To be done:
Return each line containing the string "object".

-- start Supplied data --

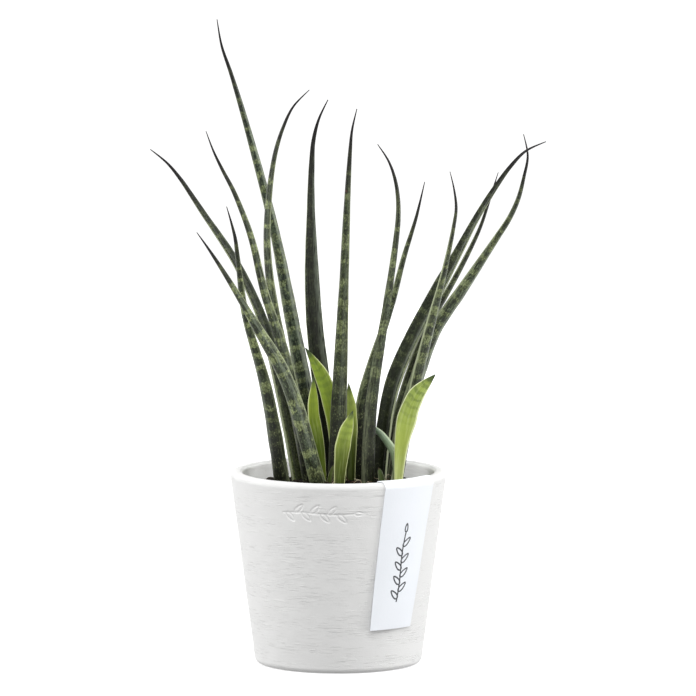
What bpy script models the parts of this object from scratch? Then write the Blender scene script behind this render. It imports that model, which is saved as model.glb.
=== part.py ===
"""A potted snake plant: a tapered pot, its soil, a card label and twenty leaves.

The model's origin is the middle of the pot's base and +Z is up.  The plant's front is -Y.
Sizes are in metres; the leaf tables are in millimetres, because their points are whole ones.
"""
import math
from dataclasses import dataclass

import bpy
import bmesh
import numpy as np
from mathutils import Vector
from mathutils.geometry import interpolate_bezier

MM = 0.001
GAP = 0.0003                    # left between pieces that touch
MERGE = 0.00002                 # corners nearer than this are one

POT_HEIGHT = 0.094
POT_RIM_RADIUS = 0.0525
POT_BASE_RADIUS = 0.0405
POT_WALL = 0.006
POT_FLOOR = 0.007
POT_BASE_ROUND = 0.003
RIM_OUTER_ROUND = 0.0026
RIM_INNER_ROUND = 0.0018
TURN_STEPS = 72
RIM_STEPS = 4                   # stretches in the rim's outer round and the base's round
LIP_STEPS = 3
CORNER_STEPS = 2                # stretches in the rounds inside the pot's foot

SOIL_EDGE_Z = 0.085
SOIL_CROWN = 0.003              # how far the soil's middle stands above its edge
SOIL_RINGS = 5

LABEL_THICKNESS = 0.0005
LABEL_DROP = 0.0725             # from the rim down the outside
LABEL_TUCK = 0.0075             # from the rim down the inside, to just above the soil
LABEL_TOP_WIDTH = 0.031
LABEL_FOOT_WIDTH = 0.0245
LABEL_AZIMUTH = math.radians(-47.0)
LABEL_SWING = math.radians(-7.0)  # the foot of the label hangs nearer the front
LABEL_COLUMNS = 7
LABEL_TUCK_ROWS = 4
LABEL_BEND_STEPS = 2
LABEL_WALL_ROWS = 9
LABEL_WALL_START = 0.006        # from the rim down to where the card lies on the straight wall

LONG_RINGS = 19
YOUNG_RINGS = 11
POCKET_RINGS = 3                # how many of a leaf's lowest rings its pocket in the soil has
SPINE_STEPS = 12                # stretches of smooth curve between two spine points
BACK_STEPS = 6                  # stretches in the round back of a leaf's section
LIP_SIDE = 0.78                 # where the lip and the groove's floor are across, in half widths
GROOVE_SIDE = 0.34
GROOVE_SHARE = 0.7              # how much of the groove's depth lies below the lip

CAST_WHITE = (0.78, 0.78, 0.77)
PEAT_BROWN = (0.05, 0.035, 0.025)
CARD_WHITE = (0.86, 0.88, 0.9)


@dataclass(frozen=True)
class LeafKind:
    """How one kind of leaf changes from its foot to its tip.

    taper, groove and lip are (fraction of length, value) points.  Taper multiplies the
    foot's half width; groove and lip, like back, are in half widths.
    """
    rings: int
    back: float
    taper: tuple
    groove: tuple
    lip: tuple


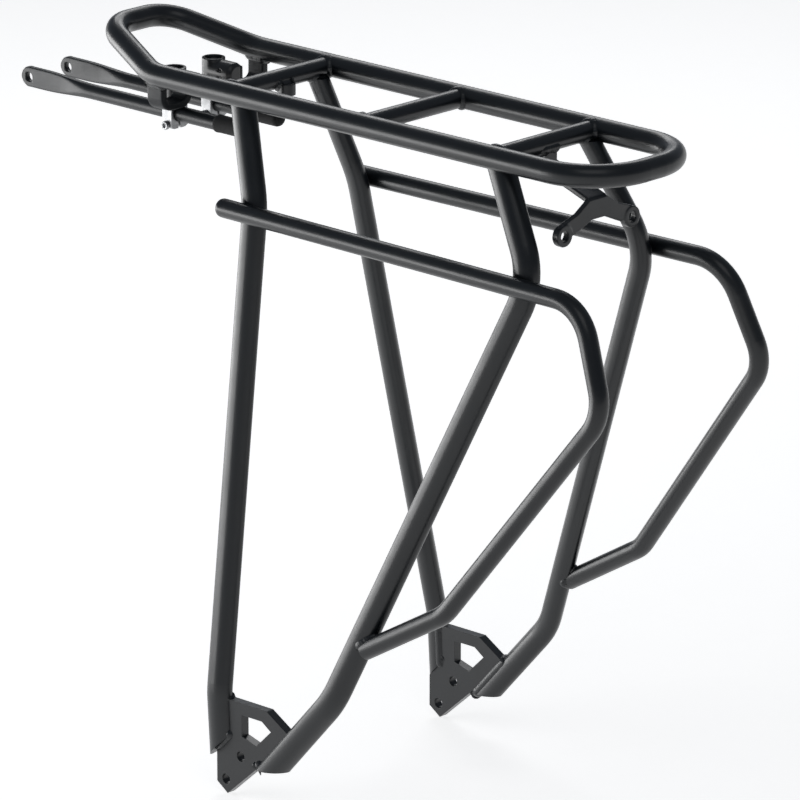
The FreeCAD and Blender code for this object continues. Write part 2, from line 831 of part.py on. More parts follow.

-- end Supplied data --

Solution for this task:
What bpy script models the parts of this object from scratch? Then write the Blender scene script behind this render. It imports that model, which is saved as model.glb.
The FreeCAD and Blender code for this object continues. Write part 2, from line 831 of part.py on. More parts follow.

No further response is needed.